I was surprised not to find any reference to the ongoing anniversary of the First World War. July 2016 marks 100 years since the Battle of the Somme, which took the lives of British composers including Cecile Cole, F. S. Kelly and George Butterworth (although Kelly and Butterworth were commemorated in the 2014 season). Throughout the war, the Proms was a bastion of unifying internationalism, vowing that the show must go on with Germanic music remaining at the heart of the seasons: ‘the greatest examples of Music and Art are world possessions and unassailable by the prejudices and passions of the hour’, said Henry Wood. This year there are over 25 pieces of Russian music; is this a subtle attempt to heal the wounds of recent animosity by cultural means? Two Russian works frame Elgar at the opening night; and Proms 31 and 50 are entirely Russian. With 25 pieces across the season, that makes roughly 10% of the entire programming Russian – is this a coincidence? Of course there’s plenty of Germanic Classical and Romantic music (4 Mahler symphonies, 4 Beethoven symphonies, 4 Bruckner symphonies); but this music doesn’t carry any contemporary baggage.

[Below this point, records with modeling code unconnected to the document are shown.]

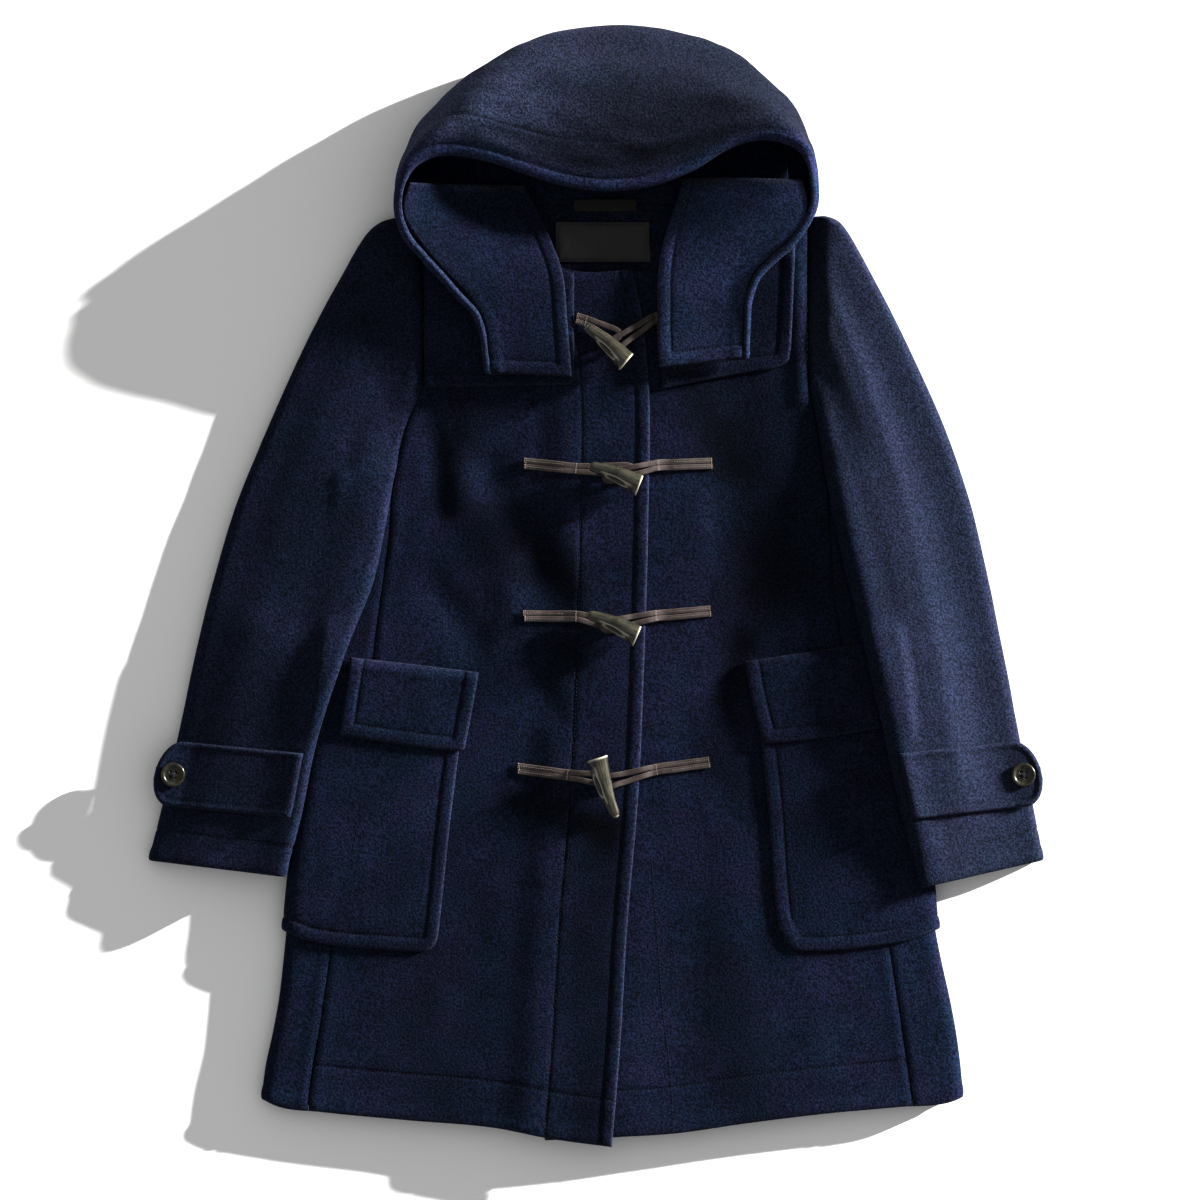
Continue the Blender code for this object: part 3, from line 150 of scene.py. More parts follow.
# ---- Sleeves ----
SIDES = ((-1, "left"), (1, "right"))
SLEEVE_LENGTH = 600.0
LAST_STATION = 11      # number of the station at the cuff
MIN_SLEEVE = 9.0       # least thickness of a flattened sleeve
UNDER_SEAM_IN = 20.0   # distance of the under-sleeve's seams from the sleeve's edges
RAMP = 26.0            # length over which a sleeve climbs from the floor onto the body
SLEEVE_LEFT = [        # station, outer x, outer y, inner x, inner y, outer top, inner top, puff, roll
    (0, -158.4, 338, -158.4, 186, 8, 17.5, 4, 3), (1, -184, 339, -161.5, 177, 15, 18, 4, 5),
    (2, -209, 326, -166, 168, 16, 18, 4, 7), (3, -235.5, 282, -175, 149, 16, 18, 3, 8),
    (4, -267, 223, -183, 116, 15, 21, 3, 9), (5, -300, 149.5, -189, 78, 14, 29, 1, 10),
    (6, -330.5, 76, -201.5, 13.5, 14, 31, 1, 10), (7, -352.5, 2.5, -216, -27, 14, 31, 2, 10),
    (8, -367, -58, -232, -68, 14, 37, 1, 10), (9, -382.5, -130, -256, -142, 14, 37, 0, 10),
    (10, -397.5, -196.5, -269.5, -208, 14, 34, 0, 9), (11, -411, -251.5, -285, -266.5, 14, 32, 0, 8)]
SLEEVE_RIGHT = [       # the same columns
    (0, 194.4, 338, 194.4, 186, 8, 17.5, 4, 3), (1, 211.5, 340, 196.5, 177, 15, 18, 5, 5),
    (2, 229, 329, 199, 169, 16, 18, 5, 7), (3, 256, 282, 203.5, 149, 16, 18, 5, 8),
    (4, 286, 223, 209, 114, 15, 21, 4, 9), (5, 319, 149.5, 214.5, 80, 14, 29, 3, 10),
    (6, 344, 76, 225.5, 29, 14, 31, 3, 10), (7, 361.5, 2.5, 238.5, -23.5, 14, 31, 3, 10),
    (8, 373.5, -56.5, 248.5, -67.5, 14, 37, 2, 10), (9, 387.5, -130, 265, -142, 14, 37, 1, 10),
    (10, 401, -196.5, 280.5, -209, 14, 34, 1, 9), (11, 411.2, -251.5, 298, -276.5, 14, 32, 0, 8)]
SIDE_STACK = [         # y, height of the body's side under the sleeve, with pocket and flap
    (-300, 21.5), (-190, 21.5), (-165, 22.5), (-145, 26), (-42, 26), (-20, 19),
    (60, 17.5), (130, 17)]

# ---- Cuff straps and their buttons ----
STRAP_THICK = 4.0
STRAP_PROUD = 13.0     # how far a strap's round end stands past the sleeve's edge
STRAP_ROUND = 20.0     # length over which that end is rounded
STRAP_LEVEL = 17.0     # how far in from the sleeve's edge a strap lies level
STRAP_SHORT = 8.0      # distance of a strap's sewn end from the sleeve's inner edge
STRAP_STATIONS = (9.17, 10.08)
BUTTON_R = 11.2
BUTTON_THICK = 3.4
BUTTON_IN = 4.0        # distance of a button's centre inside the sleeve's outer edge
BUTTON_STATION = 9.62
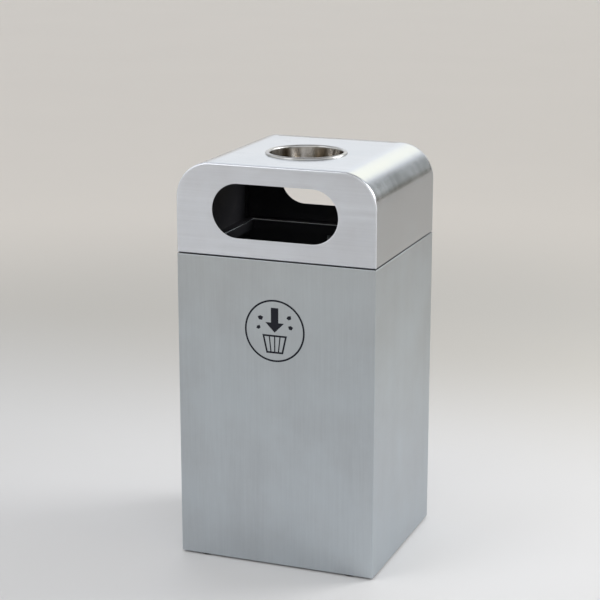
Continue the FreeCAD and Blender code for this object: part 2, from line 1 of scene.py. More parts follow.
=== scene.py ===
import json
import math

import bmesh
import bpy
import numpy as np
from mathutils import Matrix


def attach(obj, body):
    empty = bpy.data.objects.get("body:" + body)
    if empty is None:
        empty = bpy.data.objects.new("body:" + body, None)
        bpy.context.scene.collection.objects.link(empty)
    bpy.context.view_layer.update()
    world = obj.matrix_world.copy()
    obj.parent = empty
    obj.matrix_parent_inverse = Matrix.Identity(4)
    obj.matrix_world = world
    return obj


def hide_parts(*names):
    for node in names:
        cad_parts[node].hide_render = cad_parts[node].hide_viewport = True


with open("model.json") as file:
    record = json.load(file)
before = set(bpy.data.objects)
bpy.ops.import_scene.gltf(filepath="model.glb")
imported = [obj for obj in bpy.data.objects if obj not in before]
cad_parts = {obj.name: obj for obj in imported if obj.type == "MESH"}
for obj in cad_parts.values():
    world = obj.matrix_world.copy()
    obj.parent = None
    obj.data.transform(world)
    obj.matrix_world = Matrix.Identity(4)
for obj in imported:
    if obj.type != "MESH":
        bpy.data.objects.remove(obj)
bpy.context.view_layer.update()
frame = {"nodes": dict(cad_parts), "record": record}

# A litter bin of brushed stainless sheet: a folded casing on rubber feet, a lift-off hood with a
# slot at each end, an ash bowl in the roof and a galvanised liner. Lengths are millimetres here
# and are turned to metres when a mesh is made. +Z is up and the front faces -Y.

MM = 0.001

# Hood
WIDTH = 400.0
DEPTH = 355.0
SHEET = 1.2
HOOD_BASE = 612.7
HOOD_TOP = 789.0
HOOD_BEND = 69.0
FOLD = 2.0  # outside radius of the hood's folded lower edge
HOOD_LEDGE = 16.5  # width of the ledge at the foot of the hood
WRAP_END = 174.0  # half of the wrap's length
WRAP_EDGE = 0.25  # bevel on the wrap's cut edges
PANEL_BEND = 3.0  # outside radius of the bend round an end panel
PANEL_EDGE = 3.2  # depth at which the panel steps in under the wrap
PANEL_CORNER = 1.5
PANEL_RETURN = 22.0  # depth of the return behind the face
PANEL_SOFT = 0.3  # rounding of the panel's cut edges
PANEL_STEP = 0.12  # rounding where the panel steps in
PANEL_BEND_IN = (0.2, 0.6)  # insets of the two rings that round the bend's inner side
UNDER_WRAP = 1.25  # how far the return lies inside the hood's outline
LEDGE_GAP = 1.0  # how far the panel's ledge stops short of the mouth's side
LEDGE_SOFT = 0.25
SLOT_SIZE = (252.0, 104.0)
SLOT_Z = 701.0
BOWL_HOLE = 73.5
BOWL_OPENING = 71.5
BOWL_FLAT = (48.0, 62.0)  # radii between which the floor's finish gives way to the wall's
BOWL_RIM = (-1.0, 0.5)  # start and full strength of the rim's finish, from the opening
BOWL_RIM_DROP = 2.0  # how far below the roof the rim's finish begins
BOWL_Y = -10.0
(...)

My own highlights include Bruckner and Bach (30 August), an imaginative pairing of two devout composers; a pair of concerts including music by Tchaikovsky, Stravinsky, and Helen Grime (5 & 7 August), with her Two Eardley Pictures split between the two; and Christian Thielemann, Music Director of the Bayreuth Festival and Principal Conductor of the Staatskapelle, making his Proms début performing two concerts with orchestra back-to-back (7-8 August). The 2016 Proms season is a subtle but rich season which seems likely to live up to its epithet as ‘the world’s greatest classical music festival’.

 

Phil Barrett is a classical-music journalist

and radio professional, working in London.